Em À sua imagem (2024), numa adaptação do romance homónimo de Jérôme Ferrari, Thierry de Peretti volta a realizar um filme sobre a sua Córsega natal e o nacionalismo independentista. Mas, desta vez, esses anos conturbados são vistos pela personagem principal, Antonia, interpretada por Clara-Maria Laredo, através da lente da sua câmara fotográfica.
Pascal, encarnado por Louis Starace, é um jovem viril, de longos cabelos, reservado e decidido. O nome da personagem não é obviamente inocente e recorda Pasquale Paoli, o babbu di a patria, ou «pai da pátria», líder da efémera Córsega independente entre 1755 e 1769. Antonia está apaixonada por ele, mas a vida militante do seu homem leva-o à violência armada e à prisão. É possível ter uma vida a dois assim? Decidida, diz-lhe que não, mas o que está em causa é mais do que uma mera relação amorosa.
Antonia é uma jovem fotógrafa que tanto regista os momentos de convívio com os amigos como os faits divers para ilustrar as notícias para o jornal local em que trabalha. É na redacção que aprende que a moral nada tem que ver com o seu trabalho e que o instantâneo tem prioridade.
O pano de fundo desta história são os anos de chumbo das lutas nacionalistas na Córsega, da violência política, do terrorismo, da repressão, da prisão. Mas também das certezas e das dúvidas, além da amizade. A militância não é aqui projectada como figura estilizada do soldado político, mas retratada de uma forma humana, isto é, com todos os defeitos e virtudes, em especial os do ardor da juventude. Porque aqueles que são capazes de cometer atentados, são os mesmos que se divertem com os amigos numa noite de copos, que namoram ou que discutem com os pais, que têm uma vida comum…
Há uma cena extraordinária em que Antonia, Pascal e o seu grupo de amigos estão num concerto ao ar livre. Bebem e divertem-se enquanto ouvem e entoam um dos belos cantos corsos. No palco canta-se o inspirador Citadella da fà, a «cidadela a construir» perante «o inimigo que cerca as terras», e o público acompanha. Mais que uma canção, são palavras de ordem, é um manifesto político e, quando durante a actuação ouvimos tiros disparados para o ar, sabemos que há quem esteja disposto a lutar até às últimas consequências.
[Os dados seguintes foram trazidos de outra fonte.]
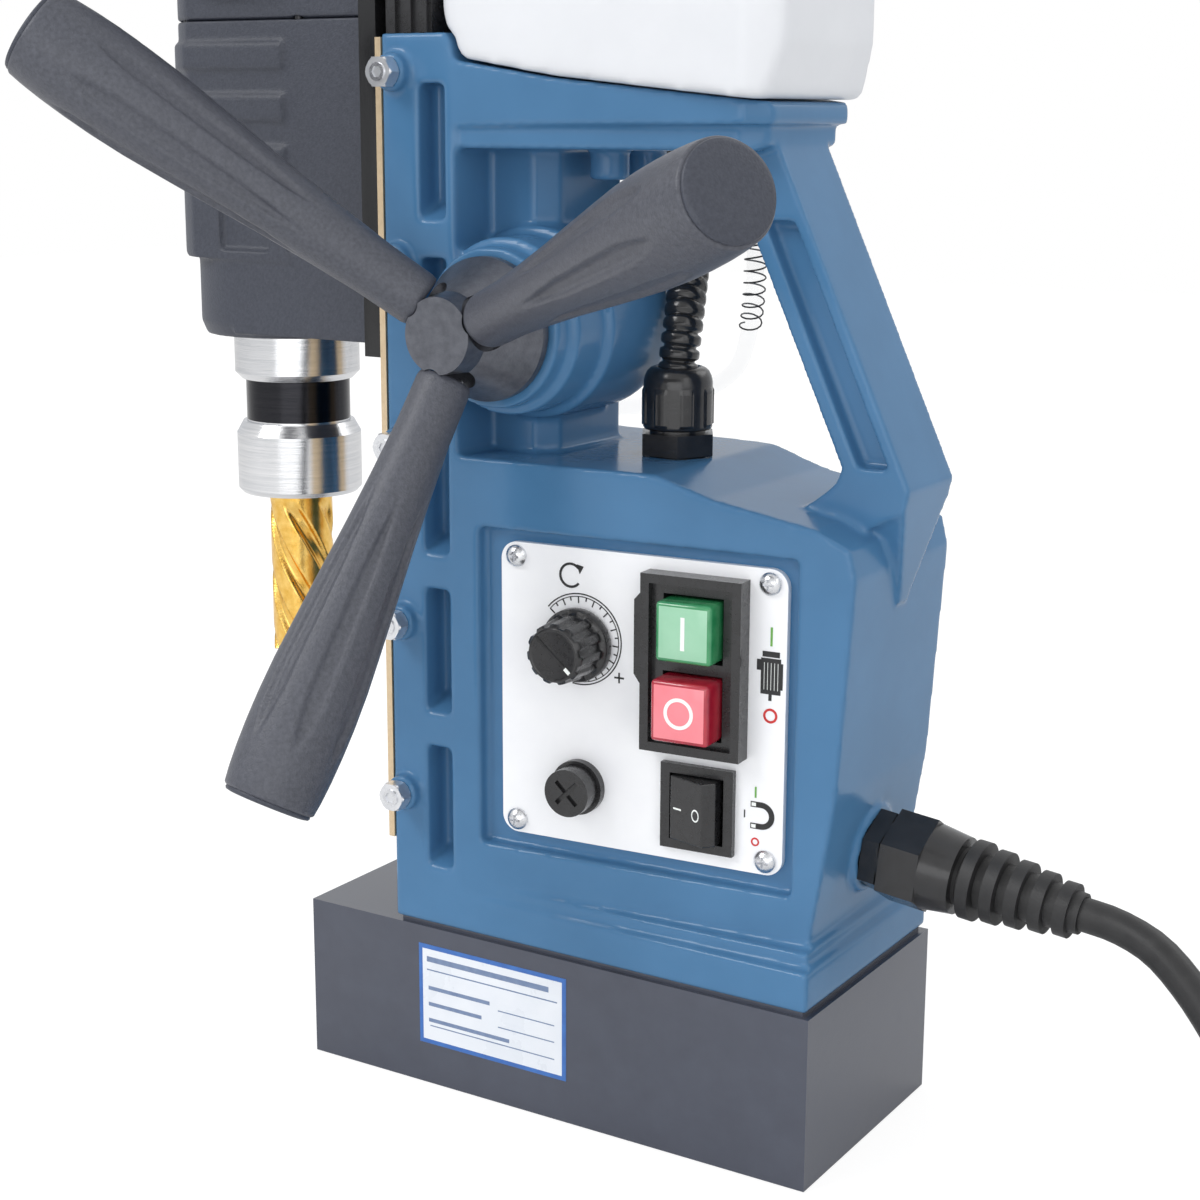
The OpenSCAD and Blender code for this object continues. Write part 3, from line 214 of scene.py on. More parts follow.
M = {
    "blue_paint": surface("blue_paint", (0.070, 0.188, 0.352), (0.061, 0.168, 0.318), 0.20, 0.04, coat=0.06,
                          specular=0.28, speck=26, bump=0.10, bump_mm=3.2, coat_rough=0.05),
    "magnet_black": surface("magnet_black", (0.058, 0.066, 0.093), (0.052, 0.059, 0.084), 0.24, 0.06,
                            coat=0.5, speck=9, bump=0.12, bump_mm=1.3),
    "copper": surface("copper", (0.60, 0.26, 0.12), (0.42, 0.16, 0.07), 0.35, 0.08, metal=0.9, speck=2,
                      bump=0.5, bump_mm=0.7, stretch=(1, 1, 4)),
    "potting": surface("potting", (0.05, 0.045, 0.04), (0.03, 0.027, 0.024), 0.55, 0.1, speck=5, bump=0.3,
                       bump_mm=1.5),
    "zinc_steel": surface("zinc_steel", (0.78, 0.79, 0.81), (0.66, 0.67, 0.70), 0.26, 0.10, metal=1.0,
                          speck=2.0, bump=0.10, bump_mm=0.4),
    "nut_zinc": surface("nut_zinc", (0.80, 0.81, 0.83), (0.74, 0.75, 0.78), 0.30, 0.05, metal=0.85, speck=3,
                        bump=0.04),
    "brass": surface("brass", (0.76, 0.60, 0.40), (0.70, 0.54, 0.35), 0.36, 0.06, metal=0.75, speck=1.5,
                     bump=0.12, bump_mm=0.4),
    "bronze": surface("bronze", (0.55, 0.36, 0.18), (0.42, 0.26, 0.12), 0.35, 0.1, metal=0.9, speck=3,
                      bump=0.15),
    "black_steel": surface("black_steel", (0.05, 0.05, 0.055), (0.025, 0.025, 0.028), 0.32, 0.08, metal=0.6,
                           speck=2, bump=0.1),
    "black_plastic": surface("black_plastic", (0.018, 0.018, 0.020), (0.012, 0.012, 0.013), 0.28, 0.06,
                             speck=2, bump=0.14, bump_mm=0.35, coat=0.3, coat_rough=0.1),
    "panel_white": surface("panel_white", (0.92, 0.93, 0.95), (0.88, 0.89, 0.92), 0.30, 0.05, speck=14,
                           bump=0.04, bump_mm=0.8, coat=0.2),
    "board_green": surface("board_green", (0.03, 0.16, 0.08), (0.02, 0.10, 0.05), 0.35, 0.08, speck=6,
                           bump=0.2),
    "gland_black": surface("gland_black", (0.018, 0.018, 0.020), (0.010, 0.010, 0.011), 0.25, 0.06, speck=4,
                           bump=0.12, bump_mm=0.8, coat=0.3, coat_rough=0.12),
    "cord_rubber": surface("cord_rubber", (0.022, 0.022, 0.023), (0.013, 0.013, 0.014), 0.45, 0.08, speck=5,
                           bump=0.2, bump_mm=0.6),
    "conduit_black": surface("conduit_black", (0.016, 0.016, 0.017), (0.009, 0.009, 0.010), 0.24, 0.06,
                             speck=3, bump=0.12, bump_mm=0.8, coat=0.3, coat_rough=0.12),
    "tank_white": surface("tank_white", (0.74, 0.755, 0.785), (0.71, 0.725, 0.755), 0.36, 0.06, speck=18,
                          bump=0.06, bump_mm=2.0, coat=0.15),
    "hose_clear": surface("hose_clear", (0.94, 0.95, 0.96), (0.88, 0.90, 0.92), 0.12, 0.04, speck=6,
                          bump=0.04, alpha=0.08, coat=0.2),
    "slide_black": surface("slide_black", (0.020, 0.020, 0.021), (0.010, 0.010, 0.011), 0.22, 0.07,
                           metal=0.3, speck=4, bump=0.15, bump_mm=0.5, stretch=(1, 1, 0.15), coat=0.3),
    "steel": surface("steel", (0.56, 0.57, 0.59), (0.42, 0.43, 0.45), 0.32, 0.1, metal=1.0, speck=2,
                     bump=0.15, bump_mm=0.4, stretch=(1, 1, 3)),
    "housing_grey": surface("housing_grey", (0.048, 0.054, 0.074), (0.032, 0.037, 0.054), 0.46, 0.08,
                            speck=0.9, bump=0.55, bump_mm=0.55, coat=0.05, coat_rough=0.3),
    "laminations": surface("laminations", (0.20, 0.20, 0.21), (0.10, 0.10, 0.11), 0.4, 0.1, metal=0.8,
                           speck=1, bump=0.5, bump_mm=0.5, stretch=(0.05, 0.05, 6)),
    "polished_steel": surface("polished_steel", (0.80, 0.80, 0.81), (0.64, 0.65, 0.67), 0.17, 0.05,
                              metal=1.0, speck=1.6, bump=0.10, bump_mm=0.5, stretch=(0.06, 0.06, 3)),
    "tin_gold": surface("tin_gold", (0.98, 0.66, 0.20), (0.80, 0.46, 0.09), 0.24, 0.07, metal=1.0,
                        speck=2.5, bump=0.12, bump_mm=0.5),
    "hub_grey": surface("hub_grey", (0.150, 0.156, 0.178), (0.112, 0.117, 0.135), 0.34, 0.08, metal=0.75,
                        speck=2.2, bump=0.25, bump_mm=0.6),
    "handle_black": surface("handle_black", (0.082, 0.087, 0.108), (0.056, 0.060, 0.076), 0.42, 0.06,
                            speck=1.1, bump=0.45, bump_mm=0.5),
    "button_green": surface("button_green", (0.05, 0.30, 0.12), (0.02, 0.22, 0.08), 0.16, 0.05, speck=5,
                            bump=0.05, coat=0.7),
    "button_green_face": surface("button_green_face", (0.33, 0.61, 0.42), (0.29, 0.57, 0.38), 0.22, 0.04,
                                 speck=7, bump=0.04, coat=0.5),
    "button_red": surface("button_red", (0.46, 0.02, 0.04), (0.34, 0.01, 0.03), 0.16, 0.05, speck=5,
                          bump=0.05, coat=0.7),
    "button_red_face": surface("button_red_face", (0.90, 0.25, 0.29), (0.85, 0.22, 0.26), 0.22, 0.04,
                               speck=7, bump=0.04, coat=0.5),
    "print_white": surface("print_white", (0.90, 0.93, 0.91), (0.84, 0.88, 0.86), 0.35, 0.05, speck=2,
                           bump=0.05),
    "print_black": surface("print_black", (0.022, 0.022, 0.024), (0.014, 0.014, 0.015), 0.45, 0.05, speck=2,
                           bump=0.05),
    "print_green": surface("print_green", (0.16, 0.42, 0.08), (0.12, 0.35, 0.06), 0.4, 0.05, speck=2,
                           bump=0.05),
    "print_red": surface("print_red", (0.62, 0.03, 0.03), (0.54, 0.02, 0.02), 0.4, 0.05, speck=2,
                         bump=0.05),
    "print_blue": surface("print_blue", (0.05, 0.17, 0.50), (0.04, 0.13, 0.42), 0.35, 0.05, speck=4,
                          bump=0.05),
    "print_grey": surface("print_grey", (0.20, 0.27, 0.42), (0.15, 0.21, 0.35), 0.4, 0.05, speck=2,
                          bump=0.05),
    "label_white": surface("label_white", (0.80, 0.83, 0.88), (0.74, 0.78, 0.84), 0.28, 0.06, speck=12,
                           bump=0.08, bump_mm=2.0, coat=0.3),
}
band_by_height(M["polished_steel"], [(0, (1, 1, 1)), (194.0, (0.045, 0.045, 0.05)), (207.2, (1, 1, 1))])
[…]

O nacionalismo corso que eclodiu nos anos 70 do século passado tinha raízes profundas e reflectia uma comunidade constituída de gerações seculares com uma cultura própria, mas fruto da época e das tendências de esquerda de muitos dos seus dirigentes e ideólogos assumiu um discurso terceiro-mundista. Apesar de muitos militantes nacionalistas corsos terem posições antagónicas a esta, vingou a narrativa em que os franceses eram «os colonos» que deviam partir, como se a Córsega fosse a nova Argélia, num decalque útil para conquistar simpatias internacionais, mas que pouco tinha que ver com a realidade local.
Também neste aspecto, há uma cena do filme em que a música é reveladora. Num momento íntimo entre Antonia e Pascal, em que ela o fotografa enquanto ele fala ao telefone em tronco nu, ouvimos Salut à toi, um «hino» internacionalista do grupo punk francês Bérurier Noir.
A melodia telúrica do canto corso choca com a distorção eléctrica da guitarra punk, mas este paradoxo musical é revelador. Como é possível defender as raízes e proteger um povo quando se proclama o internacionalismo nivelador?
São conhecidas as condicionantes históricas, do Maio de 68 ao exemplo de outros separatismos de então, mas a contradição é ainda mais flagrante quando, nos nossos dias, a Córsega enfrenta o fenómeno da imigração em massa, da islamização ou do wokismo, que naturalmente são incompatíveis com a preservação da identidade corsa.
A este propósito, muita tinta tem corrido devido ao comportamento aparentemente estranho dos eleitores corsos, que nas eleições locais votam maioritariamente em partidos nacionalistas e autonomistas, mas nas últimas presidenciais votaram maioritariamente em Marine Le Pen. Tal expressão da vontade popular só é estranha para quem, toldado pela dicotomia esquerda/direita ou motivado pela má-fé, é incapaz de entender o voto identitário de um povo que se quer perpetuar.
Para entender esta realidade é preciso sair da fotografia, em toda a sua projecção e encenação. Afinal, como Antonia cedo entendeu, a função do fotógrafo é manter a distância. Só que, como o exemplo dela demostra, por muito que tenha tentado afastar-se, é impossível escapar à sua identidade.